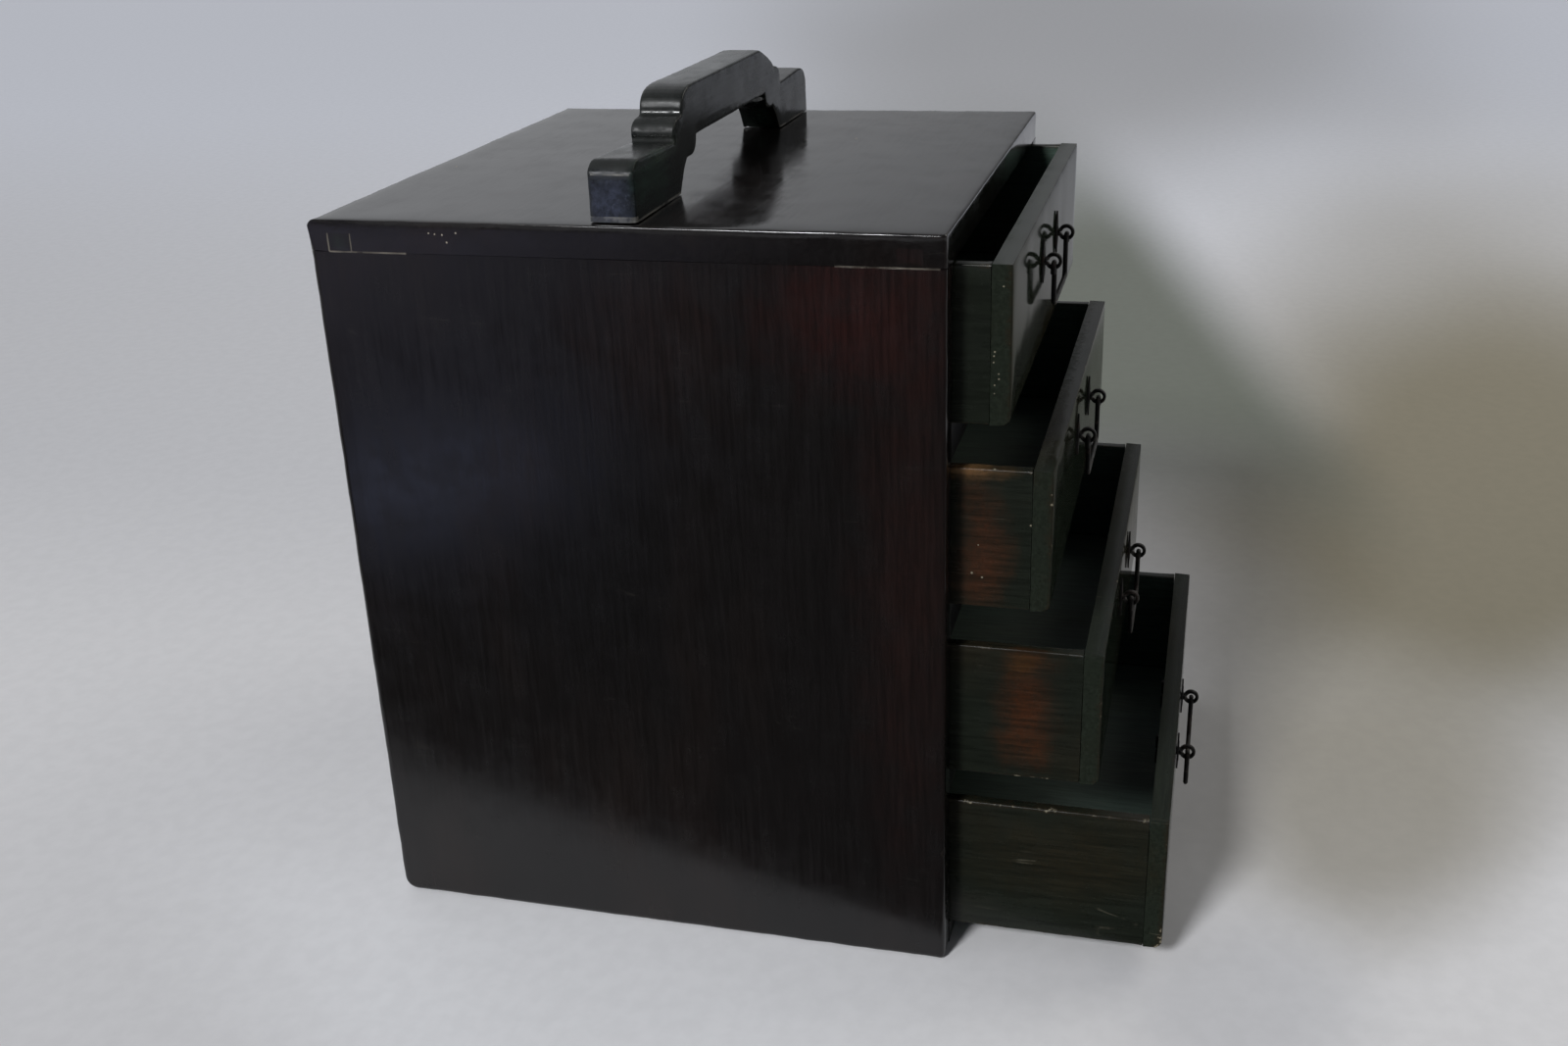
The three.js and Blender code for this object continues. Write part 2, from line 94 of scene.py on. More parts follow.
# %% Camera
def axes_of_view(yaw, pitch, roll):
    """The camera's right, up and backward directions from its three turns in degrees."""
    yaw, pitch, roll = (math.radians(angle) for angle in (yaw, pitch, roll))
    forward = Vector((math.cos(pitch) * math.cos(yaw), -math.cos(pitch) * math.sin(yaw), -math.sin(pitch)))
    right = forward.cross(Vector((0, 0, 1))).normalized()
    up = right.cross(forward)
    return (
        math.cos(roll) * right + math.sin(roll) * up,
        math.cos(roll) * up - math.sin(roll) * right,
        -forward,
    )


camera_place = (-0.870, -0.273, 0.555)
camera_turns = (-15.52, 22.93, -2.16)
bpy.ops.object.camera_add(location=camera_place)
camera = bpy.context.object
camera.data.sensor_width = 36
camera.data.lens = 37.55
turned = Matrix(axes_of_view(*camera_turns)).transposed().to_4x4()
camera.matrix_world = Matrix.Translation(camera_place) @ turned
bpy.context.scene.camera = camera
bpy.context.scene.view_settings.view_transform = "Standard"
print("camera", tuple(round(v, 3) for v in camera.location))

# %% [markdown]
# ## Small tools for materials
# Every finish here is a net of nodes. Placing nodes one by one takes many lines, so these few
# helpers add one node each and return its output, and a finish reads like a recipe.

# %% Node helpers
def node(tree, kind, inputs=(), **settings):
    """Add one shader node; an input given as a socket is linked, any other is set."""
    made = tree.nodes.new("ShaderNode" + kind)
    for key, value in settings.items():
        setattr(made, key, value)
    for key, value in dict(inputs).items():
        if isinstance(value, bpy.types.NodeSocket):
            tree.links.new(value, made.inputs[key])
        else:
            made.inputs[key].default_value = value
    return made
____
WRITTEN INSTRUCTION: Extract exactly the leading lines of the data, stopping at and including the line with "v in camera.location))".

SOLUTION:
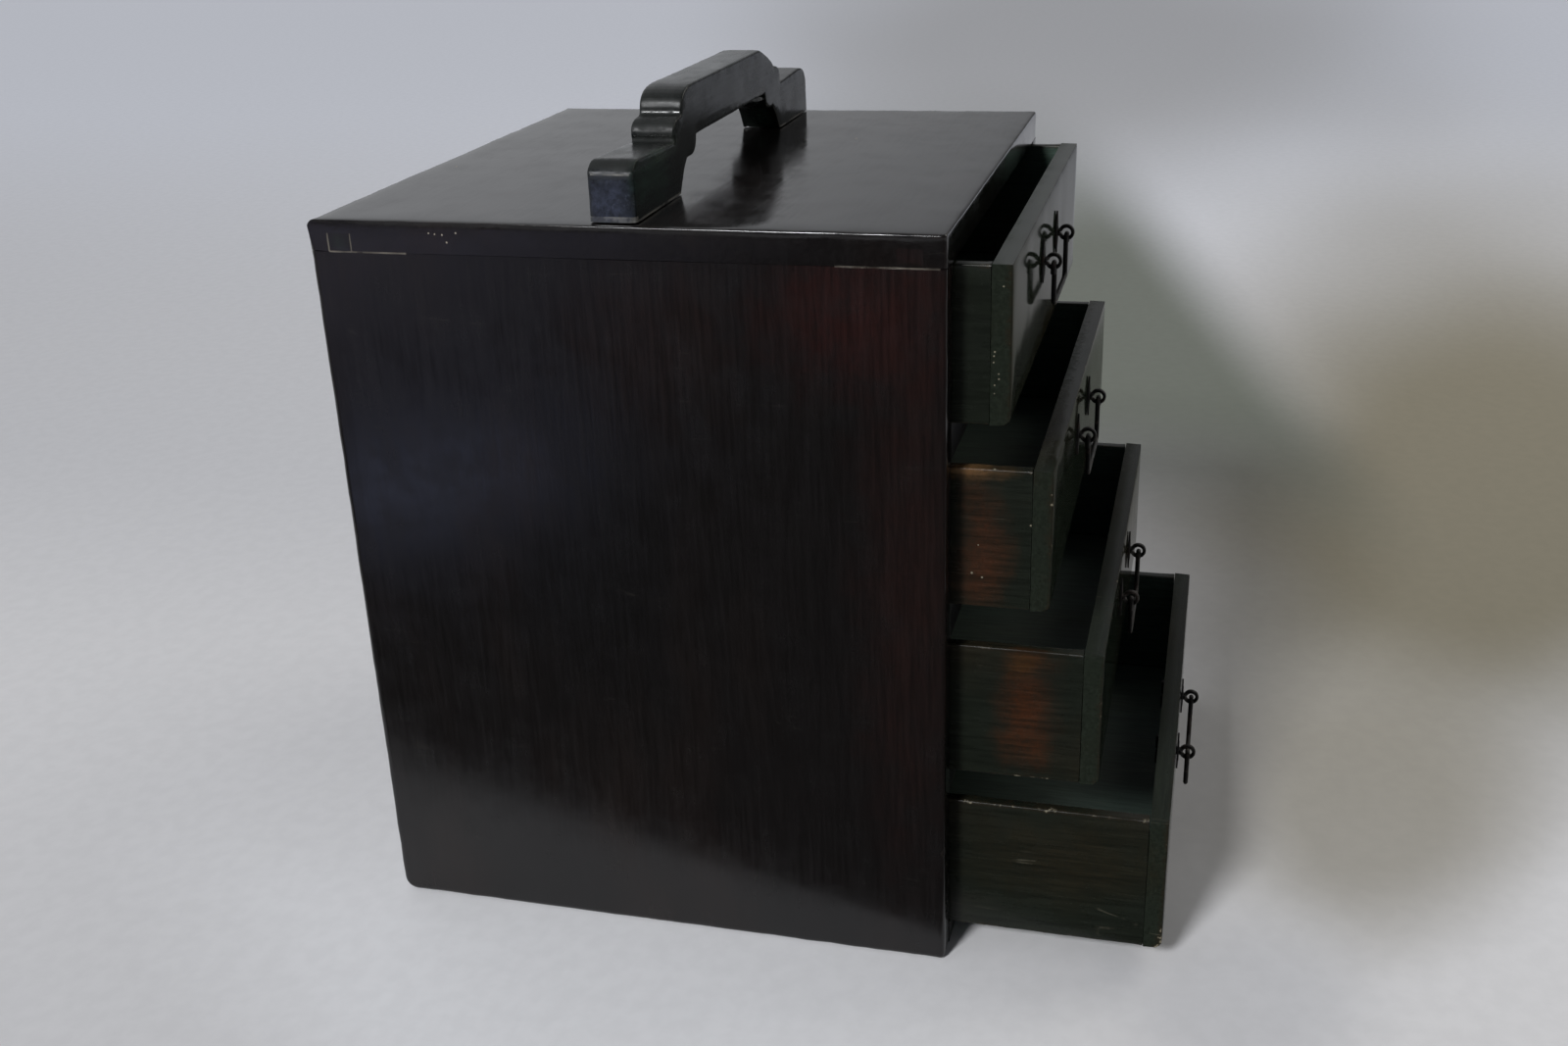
The three.js and Blender code for this object continues. Write part 2, from line 94 of scene.py on. More parts follow.
# %% Camera
def axes_of_view(yaw, pitch, roll):
    """The camera's right, up and backward directions from its three turns in degrees."""
    yaw, pitch, roll = (math.radians(angle) for angle in (yaw, pitch, roll))
    forward = Vector((math.cos(pitch) * math.cos(yaw), -math.cos(pitch) * math.sin(yaw), -math.sin(pitch)))
    right = forward.cross(Vector((0, 0, 1))).normalized()
    up = right.cross(forward)
    return (
        math.cos(roll) * right + math.sin(roll) * up,
        math.cos(roll) * up - math.sin(roll) * right,
        -forward,
    )


camera_place = (-0.870, -0.273, 0.555)
camera_turns = (-15.52, 22.93, -2.16)
bpy.ops.object.camera_add(location=camera_place)
camera = bpy.context.object
camera.data.sensor_width = 36
camera.data.lens = 37.55
turned = Matrix(axes_of_view(*camera_turns)).transposed().to_4x4()
camera.matrix_world = Matrix.Translation(camera_place) @ turned
bpy.context.scene.camera = camera
bpy.context.scene.view_settings.view_transform = "Standard"
print("camera", tuple(round(v, 3) for v in camera.location))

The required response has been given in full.